Irwin and Gabriel are clowns, but they perform in such different styles that they don't seem to inhabit the same dramatic universe. Irwin's Hamm — the elder, wheelchair-bound authority figure — is silly but distant. Because his character can't move, Irwin tries to squeeze the full force of his clowning into his line readings, which means he stretches his voice into as many different silly registers as Robin Williams doing the genie in Aladdin. Each choice is clearly the product of much care and thought, but there's a coldness about the performance that comes from a focus on mechanics at the expense of emotional reality.
On the other hand, Gabriel's Clov, the younger, servile character, is intensely present and piteous. Hobbling along in shoes so long his pigeon toes meet to form a V, he looks like the archetypal sad clown, but he also has the deep awareness of the oppressed, registering and resenting every slight. On its own, each performance is a thoughtful interpretation of Beckett and a master study in technique and craft. But together they don't gel. The actors aren't listening to one another; instead, they respond only to their own sense of timing, deflating much of the humor in the script.

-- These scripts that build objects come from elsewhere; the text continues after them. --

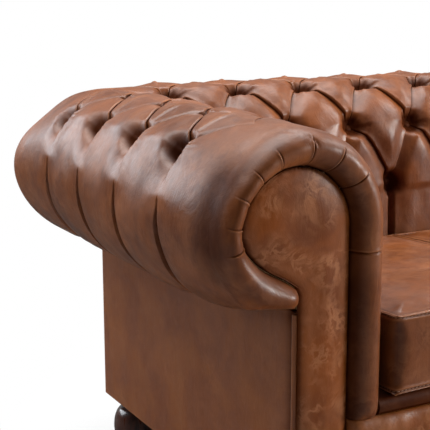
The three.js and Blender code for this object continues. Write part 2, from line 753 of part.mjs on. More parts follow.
for (let i = 0; i < seatCount; i++) {
  const middleX = (i - (seatCount - 1) / 2) * cushionPitch;
  const number = i + 1;
  const zipZ = deckTop(cushionRear) + fitGap + cushionThickness / 2;
  const zipLow = [middleX - zipLength / 2, cushionRear - zipDepth, zipZ - zipHeight / 2];
  const zipHigh = [middleX + zipLength / 2, cushionRear, zipZ + zipHeight / 2];
  const slotLow = [zipLow[0], cushionRear - 2 * cushionWall, zipLow[2]];
  const slotHigh = [zipHigh[0], cushionRear + cushionWall, zipHigh[2]];
  const slot = boxAt(floorPlace, slotLow, slotHigh, fitGap);
  const cover = cutAway(cushionBody(middleX, 0), [cushionBody(middleX, cushionWall), slot]);
  addPiece(`cushion_cover_${number}`, cover, leather);
  addPiece(`cushion_core_${number}`, cushionBody(middleX, cushionWall + fitGap), foam);
  addPiece(`cushion_zip_${number}`, boxAt(floorPlace, zipLow, zipHigh), darkCloth);
  const sliderX = zipLow[0] + sliderMargin;
  const sliderFront = cushionRear + fitGap;
  const slider = boxAt(
    floorPlace,
    [sliderX, sliderFront, zipZ - sliderHeight / 2],
    [sliderX + sliderWidth, sliderFront + sliderDepth, zipZ + sliderHeight / 2],
  );
  addPiece(`zip_slider_${number}`, slider, brass);
}

// Turned bun feet, held by bolts that pass through the dust cover into the corner blocks
function turned(profile, x, along) {
  const lathe = new THREE.LatheGeometry(profile.map((p) => new THREE.Vector2(...p)), footSteps);
  return mapPoints(lathe, (a, up, b) => floorPlace(x + a, along + b, up));
}

function bunFoot(x, along) {
  const neckTopZ = footTopZ - footCollarHeight;
  const bunTopZ = neckTopZ - footNeckHeight;
  const middleZ = (footPadHeight + bunTopZ) / 2;
  const halfHeight = (bunTopZ - footPadHeight) / 2;
  const shoulder = Math.asin(footPadRadius / footRadius);
  const bun = spread(shoulder, Math.PI - shoulder, bunSteps).map((t) => [
    footRadius * Math.sin(t),
    middleZ - (halfHeight * Math.cos(t)) / Math.cos(shoulder),
  ]);
  const holeZ = footTopZ - boltDepth - fitGap;
  return turned([
    [0, 0], [footPadRadius, 0], ...bun, [footNeckRadius, neckTopZ],
    [footCollarRadius, neckTopZ + footCollarHeight / 3], [footCollarRadius, footTopZ],
    [boltHoleRadius, footTopZ], [boltHoleRadius, holeZ], [0, holeZ],
  ], x, along);
}

for (const [name, side] of Object.entries(sides)) {
  const x = side * (armLine - footInset);
  for (const [end, along] of Object.entries(footAlongs)) {
    const bottom = footTopZ - boltDepth;
    const top = bottom + boltLength;
    const bolt = turned([[0, bottom], [boltRadius, bottom], [boltRadius, top], [0, top]], x, along);
    addPiece(`foot_${end}_${name}`, bunFoot(x, along), polishedWood);
    addPiece(`foot_bolt_${end}_${name}`, bolt, steel);
  }
}

export default sofa;
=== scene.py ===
import bmesh
import bpy
import numpy as np
from mathutils import Matrix


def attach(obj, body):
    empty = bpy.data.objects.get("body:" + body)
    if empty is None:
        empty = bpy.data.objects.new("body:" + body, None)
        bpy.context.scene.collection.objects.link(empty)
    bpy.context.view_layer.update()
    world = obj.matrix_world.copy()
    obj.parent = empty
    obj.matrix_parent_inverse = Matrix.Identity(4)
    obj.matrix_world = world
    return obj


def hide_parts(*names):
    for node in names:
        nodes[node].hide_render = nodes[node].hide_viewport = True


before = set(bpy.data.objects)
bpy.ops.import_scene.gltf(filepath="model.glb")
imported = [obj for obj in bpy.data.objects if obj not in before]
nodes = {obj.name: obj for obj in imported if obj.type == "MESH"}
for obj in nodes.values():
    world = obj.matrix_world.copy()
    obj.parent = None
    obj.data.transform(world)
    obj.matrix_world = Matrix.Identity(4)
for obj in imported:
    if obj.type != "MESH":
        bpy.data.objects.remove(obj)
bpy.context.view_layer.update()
scene = bpy.context.scene
scene.view_settings.view_transform = "Standard"
sides = {"left": -1, "right": 1}  # as seen from the front
print("frame loaded:", len(nodes), "nodes")

# solved from the reference picture
camera = {
    "place": (-1.7134, -1.7791, 0.960),
    "turns": (28.21, 11.37, -0.16),  # degrees to the right, down, and tilted
    "lens": 92.0,
    "sensor": 36,
}


def stand(thing, across, ahead, place):
    # a camera or a lamp at a place, looking ahead
    turn = np.eye(4)
    turn[:3] = np.stack([across, np.cross(across, ahead), -ahead, place], 1)
    thing.matrix_world = Matrix(turn.tolist())
    scene.collection.objects.link(thing)


def addCamera():
    yaw, pitch, tilt = np.radians(camera["turns"])
    ahead = np.array([np.sin(yaw) * np.cos(pitch), np.cos(yaw) * np.cos(pitch), -np.sin(pitch)])
    across = np.array([np.cos(yaw), -np.sin(yaw), 0])
    across = across * np.cos(tilt) + np.cross(across, ahead) * np.sin(tilt)
    data = bpy.data.cameras.new("camera")
    data.lens, data.sensor_width = camera["lens"], camera["sensor"]
    scene.camera = bpy.data.objects.new("camera", data)
    stand(scene.camera, across, ahead, camera["place"])


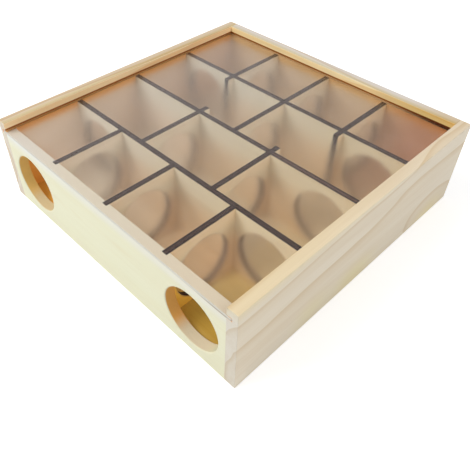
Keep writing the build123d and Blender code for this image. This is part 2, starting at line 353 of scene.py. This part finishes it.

The real stars of this show are Hamm's parents, Giles Havergal as Nagg and Barbara Oliver as Nell, who, unfortunately, are only onstage for a very brief time. Hamm, ever the dictator, has "bottled" each in a trash can, which allows for much funny business with heads sticking in and popping out. Havergal and Oliver succeed precisely where Irwin and Gabriel don't. They use similar childlike, exaggeratedly demonstrative styles, and are keenly attuned to one another's timing. From the moment the elderly Nell, sporting a doll-like nightgown and cap, sprouts up from her waste bin to say, "What is it, my pet? Time for love?" the pair are sweet and callous, funny and heartbreaking.
The first work on the bill, Beckett's short Play, also features characters who are stuck in oblong vessels. It lasts only 25 minutes and has a full-length intermission afterward, so it functions as a sort of appetizer to Endgame. But the fare is middling at best. Rene Augesen, Anthony Fusco, and Annie Purcell each sit inside what resembles a giant beehive, only their heads visible. They chatter at a breakneck pace, a spotlight whipping back and forth to give a speaker the floor and then cut it off. It's all you can do to figure out that all three are telling the same story, about a wife who confronts her husband about his lover, from three different points of view, before the whole thing starts over and repeats itself. Play's cup runneth over with conceit and symbolism, to ends similar to those of Sartre's No Exit. But here that point doesn't seem worth what we must suffer through to get it.